7. Get creative with paint at Clay Cafe Pottery Studio

Clay Cafe Pottery Studio is a hands-on workshop where you can get creative and paint your own pottery pieces. First, you select an unfinished piece of pottery, with hundreds of choices ranging from plates and teapots to figurines, piggy banks, and vases. Then it’s time to paint your pottery and create your own masterpiece, leaving it at the studio upon completion to be glazed and fired. In a few short days, you’ll be able to take your one-of-a-kind art piece home with you. Anyone who can hold a paintbrush can paint their own pottery.

8. Climb to the top of Dingle Tower in Sir Sandford Fleming Park

Sir Sandford Fleming Park is a good spot for family-friendly activities in Halifax, with a historic coastal tower, playgrounds, walking trails, and green space. Also known as Dingle Park, this expansive space offers wooded trails to explore, salt marshes, ponds, and a sandy beach to play on. The park’s historic Dingle Tower rises 10 stories from the coast and includes unique architectural features such as 2 large bronze lions at the base. You can climb the stairs to the top of Dingle Memorial Tower for beautiful views over the area. The park offers a small parking lot and is free to enjoy.

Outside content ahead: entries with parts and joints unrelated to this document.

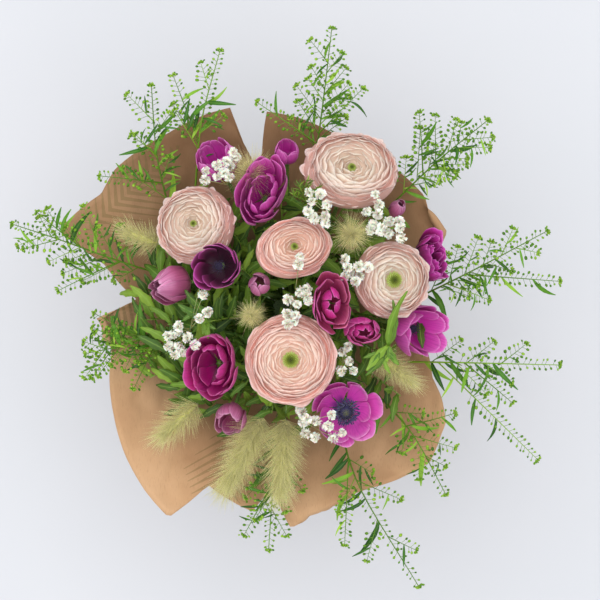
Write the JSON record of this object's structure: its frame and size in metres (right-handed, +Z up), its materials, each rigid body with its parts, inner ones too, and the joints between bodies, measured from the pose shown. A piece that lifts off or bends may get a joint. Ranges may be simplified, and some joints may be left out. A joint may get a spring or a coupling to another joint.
{
  "type": "mixed flower bouquet",
  "caption": "Hand-tied bouquet of ranunculus, anemones, gypsophila, grasses and leafy sprays in a flared kraft paper wrapper, standing on its spiralled cut stems.",
  "frame": {"origin": "middle of the bouquet in plan, at the level of the cut stem ends", "axes": "+Z up along the stems; in the top view of the picture +X points right and +Y points to the top of the picture"},
  "size_m": [0.413, 0.4233, 0.3478],
  "materials": {
    "kraft_paper": "matt brown kraft paper",
    "jute_twine": "natural jute twine",
    "flower_stem": "fresh green stems",
    "ranunculus_petal": "soft blush petals",
    "ranunculus_eye": "green carpels",
    "magenta_petal": "satin magenta petals",
    "purple_petal": "satin plum petals",
    "mauve_petal": "dusty mauve petals",
    "anemone_centre": "blue-black stamens",
    "gypsophila_floret": "white florets",
    "cut_leaf": "dark green leaves",
    "pepper_grass": "fresh green sprays",
    "grass_bristle": "golden green bristles"
  },
  "bodies": {
    "root": {"ranunculus_left_eye": "ranunculus_eye", "ranunculus_top_eye": "ranunculus_eye", "ranunculus_middle_eye": "ranunculus_eye", "ranunculus_right_eye": "ranunculus_eye", "ranunculus_front_eye": "ranunculus_eye", "anemone_open_centre": "anemone_centre", "anemone_cup_left_centre": "anemone_centre", "anemone_cup_right_centre": "anemone_centre", "ranunculus_left": "ranunculus_petal", "ranunculus_top": "ranunculus_petal", "ranunculus_middle": "ranunculus_petal", "ranunculus_right": "ranunculus_petal", "ranunculus_front": "ranunculus_petal", "anemone_open": "magenta_petal", "anemone_double": "magenta_petal", "anemone_cup_left": "magenta_petal", "anemone_cup_front": "magenta_petal", "anemone_cup_right": "purple_petal", "anemone_far_left": "mauve_petal", "anemone_far_top": "magenta_petal", "anemone_folded": "magenta_petal", "anemone_small_folded": "magenta_petal", "anemone_ruffled": "purple_petal", "anemone_bud": "mauve_petal", "anemone_behind_grass": "mauve_petal", "anemone_dusty": "mauve_petal", "anemone_top_small": "magenta_petal", "wrapper_paper": "kraft_paper", "stem_binding": "jute_twine", "neck_twine": "jute_twine", "stems": "flower_stem", "leaf_right": "cut_leaf", "leaf_left": "cut_leaf", "leaf_needled": "cut_leaf", "spray_left": "pepper_grass", "spray_left_low": "pepper_grass", "spray_far_left": "pepper_grass", "spray_top_left": "pepper_grass", "spray_top": "pepper_grass", "spray_top_right": "pepper_grass", "spray_right": "pepper_grass", "spray_right_low": "pepper_grass", "spray_front_right": "pepper_grass", "spray_front": "pepper_grass", "spray_front_left": "pepper_grass", "grass_top": "grass_bristle", "grass_middle_right": "grass_bristle", "grass_middle_left": "grass_bristle", "grass_plume_left": "grass_bristle", "grass_plume_right": "grass_bristle", "grass_front_left": "grass_bristle", "grass_right": "grass_bristle", "grass_far_left": "grass_bristle", "gypsophila_top_left": "gypsophila_floret", "gypsophila_top": "gypsophila_floret", "gypsophila_right": "gypsophila_floret", "gypsophila_middle": "gypsophila_floret", "gypsophila_left": "gypsophila_floret", "gypsophila_front": "gypsophila_floret", "gypsophila_middle_right": "gypsophila_floret"}
  },
  "joints": []
}
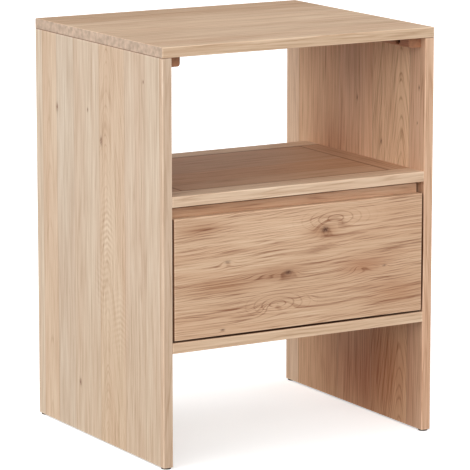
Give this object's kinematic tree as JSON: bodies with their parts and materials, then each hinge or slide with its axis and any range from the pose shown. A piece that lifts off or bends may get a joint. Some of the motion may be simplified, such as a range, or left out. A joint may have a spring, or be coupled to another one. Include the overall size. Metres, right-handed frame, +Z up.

9. Find your new favourite book at Halifax Central Library

The Halifax Central Library is a large public library located in downtown Halifax, a building with striking modern architecture that resembles a giant stack of glass books. The library’s vast collection of books includes a large children’s section as well as preteen and young-adult books. Two cafes are located inside the library, and the rooftop terrace provides seating and panoramic views of the city. The entire library is wheelchair accessible, and there is parking available.

10. Check out historic ships at the Maritime Museum of the Atlantic

The Maritime Museum of the Atlantic houses an expansive collection of artifacts, ships, and exhibits, and is one of the largest maritime museums in Canada. Ship collections at the museum range from more than 60 small craft to the CSS Arcadia, a historic 180-foot steamship. Exhibits include over 30,000 artifacts, photographs, maps, and historical information, as well as hands-on displays and interactive spaces. The Maritime Museum of the Atlantic is wheelchair accessible and also offers family-friendly facilities.

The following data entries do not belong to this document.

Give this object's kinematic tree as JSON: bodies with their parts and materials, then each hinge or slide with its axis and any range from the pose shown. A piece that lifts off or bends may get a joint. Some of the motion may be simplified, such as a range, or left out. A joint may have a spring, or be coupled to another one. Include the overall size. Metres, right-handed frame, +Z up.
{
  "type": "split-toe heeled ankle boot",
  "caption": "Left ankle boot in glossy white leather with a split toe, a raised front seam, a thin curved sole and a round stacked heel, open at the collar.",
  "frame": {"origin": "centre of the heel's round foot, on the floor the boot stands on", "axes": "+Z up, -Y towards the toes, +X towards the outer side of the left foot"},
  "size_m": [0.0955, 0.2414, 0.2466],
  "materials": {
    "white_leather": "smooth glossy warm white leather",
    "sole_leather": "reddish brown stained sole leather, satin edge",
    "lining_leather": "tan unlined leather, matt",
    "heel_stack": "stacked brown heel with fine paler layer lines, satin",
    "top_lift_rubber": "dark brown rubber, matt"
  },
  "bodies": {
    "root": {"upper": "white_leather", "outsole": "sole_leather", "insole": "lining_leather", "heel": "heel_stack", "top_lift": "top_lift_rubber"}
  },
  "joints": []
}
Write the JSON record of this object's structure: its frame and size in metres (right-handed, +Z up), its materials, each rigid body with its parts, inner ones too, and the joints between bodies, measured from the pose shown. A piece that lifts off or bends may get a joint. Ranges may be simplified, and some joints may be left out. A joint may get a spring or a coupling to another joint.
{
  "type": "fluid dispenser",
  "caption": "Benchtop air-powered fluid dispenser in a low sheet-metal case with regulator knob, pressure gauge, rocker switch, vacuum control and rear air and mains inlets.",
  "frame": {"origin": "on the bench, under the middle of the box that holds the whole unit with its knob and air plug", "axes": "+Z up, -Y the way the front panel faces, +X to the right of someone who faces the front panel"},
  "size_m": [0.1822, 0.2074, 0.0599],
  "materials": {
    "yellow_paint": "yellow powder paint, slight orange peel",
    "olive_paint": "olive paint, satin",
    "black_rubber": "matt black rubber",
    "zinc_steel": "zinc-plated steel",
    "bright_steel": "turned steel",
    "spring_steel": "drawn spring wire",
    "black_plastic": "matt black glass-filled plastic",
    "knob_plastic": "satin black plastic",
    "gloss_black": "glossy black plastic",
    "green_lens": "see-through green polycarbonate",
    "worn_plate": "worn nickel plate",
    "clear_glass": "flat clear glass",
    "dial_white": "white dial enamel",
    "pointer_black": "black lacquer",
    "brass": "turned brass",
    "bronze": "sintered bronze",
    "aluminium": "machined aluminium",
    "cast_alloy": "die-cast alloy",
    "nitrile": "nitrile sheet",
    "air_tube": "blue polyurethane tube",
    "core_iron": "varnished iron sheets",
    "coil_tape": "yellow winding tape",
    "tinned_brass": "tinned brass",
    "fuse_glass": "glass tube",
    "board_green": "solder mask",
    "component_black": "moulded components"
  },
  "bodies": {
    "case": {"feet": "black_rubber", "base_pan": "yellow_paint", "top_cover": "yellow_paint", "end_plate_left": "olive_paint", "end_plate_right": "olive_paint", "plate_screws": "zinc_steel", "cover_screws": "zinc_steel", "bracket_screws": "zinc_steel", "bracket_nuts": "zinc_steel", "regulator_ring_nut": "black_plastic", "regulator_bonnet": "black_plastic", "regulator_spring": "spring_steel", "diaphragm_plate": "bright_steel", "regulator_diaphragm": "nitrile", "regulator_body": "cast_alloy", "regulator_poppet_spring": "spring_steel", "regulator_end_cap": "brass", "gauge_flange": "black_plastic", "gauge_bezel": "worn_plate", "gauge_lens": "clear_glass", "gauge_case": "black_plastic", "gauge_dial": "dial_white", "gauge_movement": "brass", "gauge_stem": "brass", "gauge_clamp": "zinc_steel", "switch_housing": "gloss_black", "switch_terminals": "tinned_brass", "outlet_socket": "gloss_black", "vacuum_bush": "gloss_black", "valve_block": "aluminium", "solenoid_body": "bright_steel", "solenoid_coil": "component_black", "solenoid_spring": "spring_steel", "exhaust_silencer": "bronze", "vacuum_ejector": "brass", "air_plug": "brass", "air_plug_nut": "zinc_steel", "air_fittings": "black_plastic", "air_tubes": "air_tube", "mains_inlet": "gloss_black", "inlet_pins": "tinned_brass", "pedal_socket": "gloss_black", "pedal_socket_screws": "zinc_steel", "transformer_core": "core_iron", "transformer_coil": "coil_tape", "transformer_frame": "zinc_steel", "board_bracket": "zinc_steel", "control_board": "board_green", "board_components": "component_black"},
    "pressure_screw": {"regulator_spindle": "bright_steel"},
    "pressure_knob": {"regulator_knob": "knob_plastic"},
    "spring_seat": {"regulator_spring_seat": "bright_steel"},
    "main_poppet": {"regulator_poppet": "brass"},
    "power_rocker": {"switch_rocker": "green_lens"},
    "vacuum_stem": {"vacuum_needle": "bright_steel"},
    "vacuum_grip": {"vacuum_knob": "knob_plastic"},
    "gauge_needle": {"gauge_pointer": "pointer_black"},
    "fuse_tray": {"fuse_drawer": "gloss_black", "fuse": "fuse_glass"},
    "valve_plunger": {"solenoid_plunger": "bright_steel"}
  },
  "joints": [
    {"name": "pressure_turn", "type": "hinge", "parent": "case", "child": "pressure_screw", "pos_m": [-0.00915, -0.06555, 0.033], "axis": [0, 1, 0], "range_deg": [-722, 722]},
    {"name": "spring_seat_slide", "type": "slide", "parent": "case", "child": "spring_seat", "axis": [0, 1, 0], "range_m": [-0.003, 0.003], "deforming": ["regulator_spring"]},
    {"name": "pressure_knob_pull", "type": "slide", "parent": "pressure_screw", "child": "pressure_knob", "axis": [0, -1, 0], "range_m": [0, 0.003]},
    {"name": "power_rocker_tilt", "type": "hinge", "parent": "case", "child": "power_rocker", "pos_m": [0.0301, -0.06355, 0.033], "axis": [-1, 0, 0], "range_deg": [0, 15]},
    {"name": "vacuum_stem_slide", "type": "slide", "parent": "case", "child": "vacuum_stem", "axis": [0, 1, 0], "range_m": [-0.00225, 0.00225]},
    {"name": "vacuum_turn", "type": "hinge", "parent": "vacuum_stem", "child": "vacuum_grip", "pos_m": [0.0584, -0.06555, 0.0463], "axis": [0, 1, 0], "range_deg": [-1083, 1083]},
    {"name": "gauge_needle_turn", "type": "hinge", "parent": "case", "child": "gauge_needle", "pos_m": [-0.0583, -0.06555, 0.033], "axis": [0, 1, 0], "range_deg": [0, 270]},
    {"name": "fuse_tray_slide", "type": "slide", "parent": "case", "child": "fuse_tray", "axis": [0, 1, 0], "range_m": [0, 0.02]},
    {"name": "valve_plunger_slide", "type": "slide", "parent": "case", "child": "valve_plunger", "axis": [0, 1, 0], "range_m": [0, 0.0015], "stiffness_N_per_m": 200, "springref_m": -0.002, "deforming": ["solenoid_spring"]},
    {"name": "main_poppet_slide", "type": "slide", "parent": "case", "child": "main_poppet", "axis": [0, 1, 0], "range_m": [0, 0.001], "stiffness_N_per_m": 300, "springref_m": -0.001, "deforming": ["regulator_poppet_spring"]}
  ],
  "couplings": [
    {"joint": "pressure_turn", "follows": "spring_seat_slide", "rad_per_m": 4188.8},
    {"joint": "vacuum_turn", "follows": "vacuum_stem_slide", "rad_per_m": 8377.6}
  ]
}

11. Tour Halifax by land and sea with Harbour Hopper Tours

Harbour Hopper Tours offers unique tours of Halifax both by land and by sea. You’ll climb aboard an unusual aquatic vehicle to see some of the popular landmarks around Halifax by land, then drive into the water at Halifax Harbour. Your tour continues by sea, where you’ll check out additional sights from the water. The tour is fully narrated by informative local guides, and tours are appropriate for all ages. A wheelchair-accessible boat is available with advance notice; see the company’s website for more information. Tours are typically conducted seasonally from June through the end of September.

12. Learn about a historic Black community in the Africville Museum

The Africville Museum honours the stories and experiences of the African Nova Scotian community of Africville, located on the northern shores of the Halifax Harbour. In the 1960s, this historic community was destroyed, and its people were unjustly displaced. The museum’s collections explore the Black heritage of this region of Nova Scotia, commemorating the injustices they faced and celebrating their strong community spirit.

13. Take a scenic stroll through Halifax Public Gardens

Free family activities in Halifax include exploring the Halifax Public Gardens, a collection of large Victorian-era gardens located opposite Victoria Park. You can explore winding walking trails through the gardens past elaborate flower beds, stone bridges crossing over ponds, and collections of statues and monuments. Concessions are available in the Horticultural Hall. Regular public events are held at the gardens, from summer concerts in the outdoor bandstand to holiday celebrations. The park is typically open from 8 am to sunset from the beginning of May through the end of October.

14. Find a new children’s book at Woozles

If you’re looking for things to do with toddlers in Halifax, you can check out Woozles, one of the oldest children’s bookstores in Canada. This shop is entirely about children, with offerings ranging from a large collection of kids’ books to appeal to various ages to toys, games, crafts, and stickers. You won’t have to utter a single “don’t touch that,” as everything in Woozles is geared toward providing kids with a magical experience. Friendly staff members are available to help suggest books or help you find a special book from your childhood, and Woozles facilitates a ton of family-friendly events throughout the year.

15. See historic aircraft at the Atlantic Canada Aviation Museum

The Atlantic Canada Aviation Museum is an aviation heritage museum located across the street from Halifax Stanfield International Airport. Within the museum, you can explore a collection of historic aircraft, helicopters, and light planes, along with artifacts, engines, and weaponry displays. You can climb aboard a flight simulator and practice soaring through the skies. The Atlantic Canada Aviation Museum is wheelchair accessible and offers family-friendly facilities and a gift shop on-site.

16. Explore a historic farm at the Cole Harbour Heritage Farm Museum

Just outside of Halifax is the Cole Harbour Heritage Farm Museum, a historic working farm in Cole Harbour. This charming farm is a great spot for activities for toddlers in Halifax, with friendly cows and sheep to wave at, heritage buildings and gardens to explore, and plenty of farm equipment to look at. Animals are typically present at the farm from May to October, and springtime visitors may be lucky enough to see baby farm animals in the pastures. You can stop by the Rose & Kettle Tea Room for refreshments, or check out the museum’s cozy gift shop. The farm is free to visit, but be sure to donate to their ongoing community support work.